Since graduating she has pursued a career solely as a visual artist. She has exhibited internationally, with solo shows, residencies and commissions across the UK, as well as group exhibitions in Europe. At an early stage she developed a strong interest in the organic, in natural processes, and in the bodily connotations of natural materials. This formed the basis for her practice as an artist creating sculptural installations and continues to influence her work at present.”
More about Claire Morgan and her unbelievably complex and amazing installation work here.
I can’t tell you much about artist Simon Schubert because his website is in German. What I can tell you however, is that his work is some of the more interesting artwork I have come across in some time. Looking through it is a brain-melting experience. I only wish I could see it in person to obtain the full effect.
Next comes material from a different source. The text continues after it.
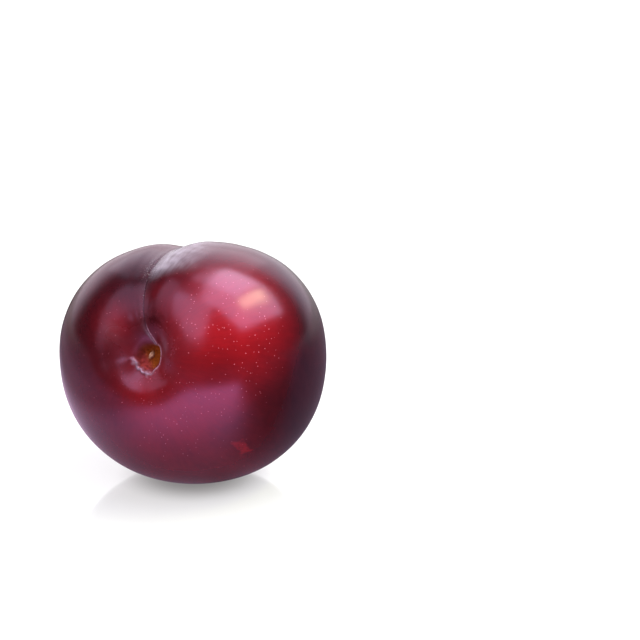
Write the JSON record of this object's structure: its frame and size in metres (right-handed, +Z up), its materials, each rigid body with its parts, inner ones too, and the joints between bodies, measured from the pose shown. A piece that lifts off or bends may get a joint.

David Spriggs’s artwork is just flat out amazing. It’s beautifully complex yet stunning in simplicity without ignoring concept. The end result is what I am sure must be an experience to behold in person. The above piece was made using sprayed acrylic paint on multiple sheets of transparent film inside a display case.
Alex McLeod is responsible for some highly unusual art installations*.
*Correction: I received a little comment from Alex stating that these are in fact CGI prints, not actual photos of installations. Still interesting and exceptional work nonetheless.
Kay Rosen is an artist whose work is comprised of typographic wordplay, and what I guess I would describe as experiments with word structure and language interpretation. She exhibits this work through installations and produces paintings utilizing color and letterforms that explore word usage and character combinations. Its interesting to see typography used purely as an artform unto itself and see it within the context of high-end contemporary art.
“The Victoria & Albert Museum presents Forever. Floating above the pond within the John Madejski Garden, a large videowall installation of endless animations responding to an ever changing soundtrack. The bespoke generative design system at the heart of Forever will spawn unique audio-visual films everyday, forever.